— Begin DATA SEGMENT —

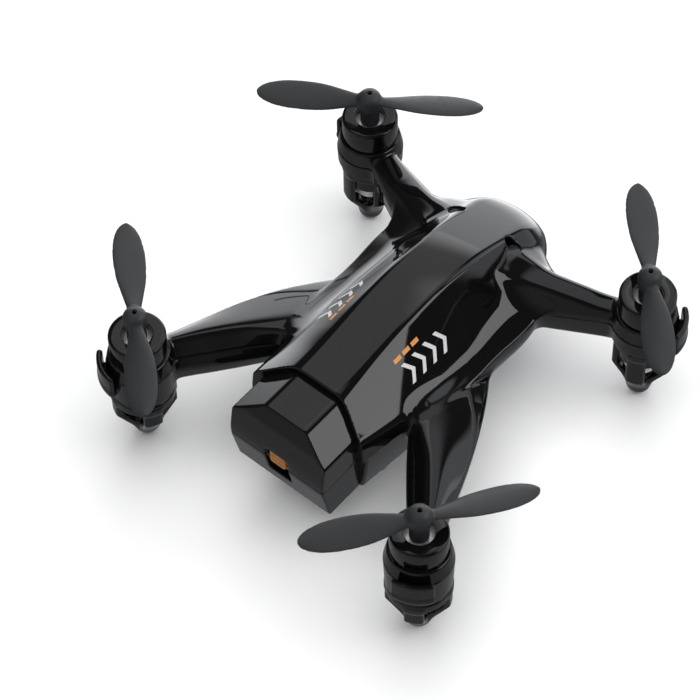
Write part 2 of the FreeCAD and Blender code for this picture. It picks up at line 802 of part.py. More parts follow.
def battery():
    """The flat lithium cell on its foam pad, with its two leads to the board."""
    middle = (size("battery_front") + size("battery_rear")) / 2
    cell = block("cell", "2 * sizes.battery_half_width",
                 "sizes.battery_front - sizes.battery_rear", "sizes.battery_thickness",
                 0.0, middle, size("battery_bottom"))
    doc.recompute([cell])
    rounded = doc.addObject("Part::Fillet", "cell_rounded")
    rounded.Base = cell
    long_edges = [
        (number, 1.2, 1.2) for number, edge in enumerate(cell.Shape.Edges, start=1)
        if abs(edge.tangentAt(edge.FirstParameter).y) > 0.9
    ]
    rounded.Edges = long_edges
    keep(rounded, "battery_cell")
    keep(block("pad", "10", "18", "sizes.battery_bottom - sizes.belly_height - sizes.wall",
               0.0, middle, size("belly_height") + size("wall")), "battery_pad")
    leads = []
    for number, x in enumerate((-1.6, 1.6)):
        route = [
            (x, size("battery_front"), 13.6), (x, size("battery_front") + 3.0, 13.6),
            (x, size("battery_front") + 3.0, size("board_bottom")),
        ]
        leads.append(solid("battery_lead_%d" % number, bent_lead(route, 1.2, 0.4)))
    keep(group("cell_leads", leads), "battery_leads")


def power_switch():
    """The slide switch behind the slot, its sliding knob and its three soldered pins."""
    front, depth = size("switch_front"), size("switch_depth")
    centre, stem = size("knob_centre_height"), size("knob_stem")
    housing = block("switch_housing", "2 * sizes.switch_half_width", "sizes.switch_depth",
                    "sizes.switch_top - sizes.switch_bottom", 0.0, front + depth / 2,
                    size("switch_bottom"))
    track = block("switch_track", "sizes.knob_stem + 0.2", "1.8",
                  "sizes.knob_stem + sizes.knob_travel + 0.4", 0.0, front + 0.6,
                  centre - stem / 2 - size("knob_travel") - 0.2)
    keep(cut("switch_case", housing, track), "power_switch_body")
    pad = block("knob_pad", "sizes.knob_width", "sizes.knob_depth", "sizes.knob_height", 0.0,
                size("knob_front") + size("knob_depth") / 2, centre - size("knob_height") / 2)
    reach = front + 1.2 - size("knob_front") - size("knob_depth")
    neck = block("knob_neck", "sizes.knob_stem", str(reach + 0.2), "sizes.knob_stem", 0.0,
                 size("knob_front") + size("knob_depth") + reach / 2 - 0.1, centre - stem / 2)
    keep(fuse("knob", [pad, neck]), "power_switch_knob")
    pins = [
        block("pin_%d" % number, "0.5", "2.8", "0.3", 2.5 * (number - 1), front + depth + 1.4,
              size("board_bottom") - 0.3)
        for number in range(3)
    ]
    keep(group("pins", pins), "power_switch_pins")


def charge_socket():
    """The two-pole charging socket that faces down through the rear tray."""
    x, y = size("socket_x"), size("socket_y")
    bottom = size("belly_height") + 0.2
    case = block("socket_case", "sizes.socket_length", "sizes.socket_width",
                 "sizes.board_bottom - sizes.belly_height - 0.2", x, y, bottom)
    mouth = block("socket_hollow", "sizes.socket_length - 0.8", "sizes.socket_width - 0.8",
                  "3", x, y, bottom)
    poles = [
        block("pole_%d" % number, "0.4", "0.4", "2.6", x - 0.625 + 1.25 * number, y, bottom + 0.4)
        for number in range(2)
    ]
    keep(fuse("socket_poled", [cut("socket_shell", case, mouth)] + poles), "charge_socket")


def case_screws():
    screws = []
    for number, (x, y) in enumerate(screw_spots()):
        head = cylinder("screw_head_%d" % number, "sizes.screw_head_radius", "sizes.belly_height",
                        "sizes.screw_head_height", x, y)
        thread = cylinder("screw_thread_%d" % number, "sizes.screw_radius",
                          "sizes.belly_height + sizes.screw_head_height - 0.1",
                          "sizes.screw_length", x, y)
        cross = [
            block("cross_%d_%d" % (number, arm), "1.6" if arm else "0.35",
                  "0.35" if arm else "1.6", "0.7", x, y, size("belly_height") - 0.3)
            for arm in (0, 1)
        ]
        screws.append(cut("screw_%d" % number, fuse("screw_blank_%d" % number, [head, thread]),
                          fuse("screw_cross_%d" % number, cross)))
    keep(group("screws", screws), "case_screws")


upper_shell()
lower_shell()
rear_module()
for corner, side, end, sense, heading in CORNERS:
    x, y, turn = corner_frame(side, end)
    motor_cap(corner, x, y)
    motor_pod(corner, x, y, turn)
    motor(corner, x, y, turn)
    propeller(corner, x, y, sense, heading)
    motor_leads(corner, side, end)
board()
board_parts()
battery()
power_switch()
charge_socket()
case_screws()
doc.recompute()

for thing in doc.Objects:
    troubled = [state for state in thing.State if state in ("Invalid", "Error")]
    if troubled:
        raise RuntimeError("%s did not compute: %s" % (thing.Label, troubled))

os.makedirs("parts", exist_ok=True)
for part in subparts:
    if part.Shape.isNull() or not part.Shape.isValid():
        raise RuntimeError("%s has no valid shape" % part.Label)
    part.Shape.exportStep(os.path.join("parts", part.Label + ".step"))
print(len(subparts), "sub-parts written")
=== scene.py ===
import math

import bmesh
import bpy
import numpy as np
from mathutils import Matrix, Vector


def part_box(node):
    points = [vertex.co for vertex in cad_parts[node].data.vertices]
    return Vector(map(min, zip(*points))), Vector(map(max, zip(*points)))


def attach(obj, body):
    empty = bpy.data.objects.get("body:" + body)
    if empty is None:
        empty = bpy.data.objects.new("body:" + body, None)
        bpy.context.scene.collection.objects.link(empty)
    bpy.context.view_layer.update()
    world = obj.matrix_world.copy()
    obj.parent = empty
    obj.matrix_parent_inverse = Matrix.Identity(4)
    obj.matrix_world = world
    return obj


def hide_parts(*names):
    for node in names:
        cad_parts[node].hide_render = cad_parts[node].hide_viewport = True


# Mini palm drone. The moulded pieces are described as distance-like fields in millimetres,
# with the frame's axes: +X right, +Y nose, +Z up. Each field is negative inside its piece.

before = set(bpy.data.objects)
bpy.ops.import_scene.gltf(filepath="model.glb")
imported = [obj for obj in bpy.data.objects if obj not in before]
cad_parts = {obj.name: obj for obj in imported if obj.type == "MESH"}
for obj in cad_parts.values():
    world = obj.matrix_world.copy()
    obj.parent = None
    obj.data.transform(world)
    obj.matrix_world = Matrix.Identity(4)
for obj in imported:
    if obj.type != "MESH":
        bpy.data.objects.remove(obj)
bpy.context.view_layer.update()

MM = 0.001
CORNERS = ("front_left", "front_right", "rear_right", "rear_left")


def low_high(node):
    """A CAD node's lowest and highest corners, in millimetres."""
    low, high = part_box(node)
    return np.array(low) / MM, np.array(high) / MM


# ---------------------------------------------------------------- sizes read from the frame

SPLIT = low_high("upper_shell")[0][2]
ROOF_TOP = low_high("upper_shell")[1][2]
BELLY_LOW = low_high("lower_shell")[0][2]
MODULE_LOW, MODULE_HIGH = low_high("rear_module_cover")
TRAY_LOW, TRAY_HIGH = low_high("rear_module_tray")
CAP_LOW, CAP_HIGH = low_high("motor_cap_front_right")
POD_TOP = low_high("motor_pod_front_right")[1][2]
ROTOR_LOW, ROTOR_HIGH = low_high("propeller_front_right")
KNOB_LOW, KNOB_HIGH = low_high("power_switch_knob")
LENS_LOW, LENS_HIGH = low_high("eye_lenses")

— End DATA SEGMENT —

Exactly reproduce the lines that run from the line bearing "for thing in" through the line bearing "cad_parts[node].hide_render = cad_parts[node].hide_viewport", with both end lines included.

for thing in doc.Objects:
    troubled = [state for state in thing.State if state in ("Invalid", "Error")]
    if troubled:
        raise RuntimeError("%s did not compute: %s" % (thing.Label, troubled))

os.makedirs("parts", exist_ok=True)
for part in subparts:
    if part.Shape.isNull() or not part.Shape.isValid():
        raise RuntimeError("%s has no valid shape" % part.Label)
    part.Shape.exportStep(os.path.join("parts", part.Label + ".step"))
print(len(subparts), "sub-parts written")
=== scene.py ===
import math

import bmesh
import bpy
import numpy as np
from mathutils import Matrix, Vector


def part_box(node):
    points = [vertex.co for vertex in cad_parts[node].data.vertices]
    return Vector(map(min, zip(*points))), Vector(map(max, zip(*points)))


def attach(obj, body):
    empty = bpy.data.objects.get("body:" + body)
    if empty is None:
        empty = bpy.data.objects.new("body:" + body, None)
        bpy.context.scene.collection.objects.link(empty)
    bpy.context.view_layer.update()
    world = obj.matrix_world.copy()
    obj.parent = empty
    obj.matrix_parent_inverse = Matrix.Identity(4)
    obj.matrix_world = world
    return obj


def hide_parts(*names):
    for node in names:
        cad_parts[node].hide_render = cad_parts[node].hide_viewport = True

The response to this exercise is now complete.